Sementara di posisi ke 6 hingga 10 ada Malaysia 1.132 proyek senilai US$ 1,18 miliar, Amerika Serikat 512 proyek senilai US$ 1 miliar, British Virgin Island 749 proyek senilai US$ 786 juta, Belanda 724 proyek senilai US$ 776 juta dan Australia 532 proyek senilai US$ 344 juta.

Realisasi investasi (PMA dan PMDN) paling banyak ada di Jawa Barat senilai Rp 88,4 triliun. Nomor dua di DKI Jakarta Rp 85,0 triliun, diikuti Banten Rp 46,1 triliun, Jawa Tengah Rp 41,9 triliun, dan Jawa Timur Rp 36,1 triliun.

Sementara jika dilihat dari PMA saja, investor asing paling senang menanamkan modalnya juga di Jawa Barat senilai US$ 4,6 miliar. Diikuti DKI Jakarta US$ 3,5 miliar, Banten US$ 2,3 miliar, Banten US$ 2,3 miliar, Jawa Tengah US$ 1,6 miliar dan Sumatera Selatan US$ 0,9 miliar.

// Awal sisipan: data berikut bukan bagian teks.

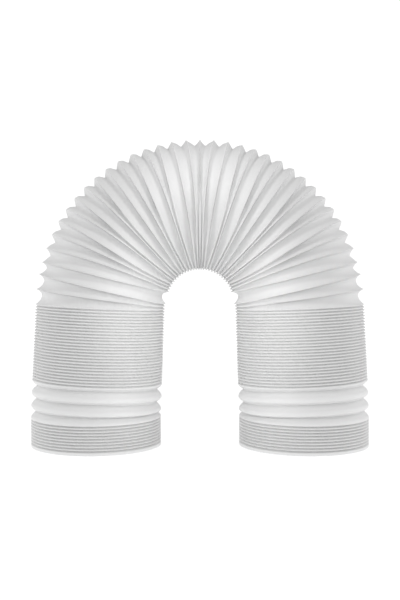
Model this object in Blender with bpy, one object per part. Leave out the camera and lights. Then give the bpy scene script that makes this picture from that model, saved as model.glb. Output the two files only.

Sedangkan untuk PMDN paling banyak menanamkan modalnya di DKI Jakarta senilai US$ 37,9 triliun. Diikuti Jawa Barat Rp 27,6 triliun, Jawa Timur Rp 23,8 triliun, Jawa Tengah Rp 20,5 triliun dan Kalimantan Timur Rp 20,2 triliun.

Realisasi investasi selama Januari-September 2018 yang sebesar Rp 535,4 triliun itu juga tercatat naik 4,3% dibanding periode yang sama tahun sebelumnya sebesar Rp 513,2 triliun.

Namun jika dilihat secara kuartalan, realisasi investasi periode Juli-September 2018 sebesar Rp 173,8 triliun. Angka itu turun 1,6% dibanding triwulan III-2017 Rp 176,6 triliun.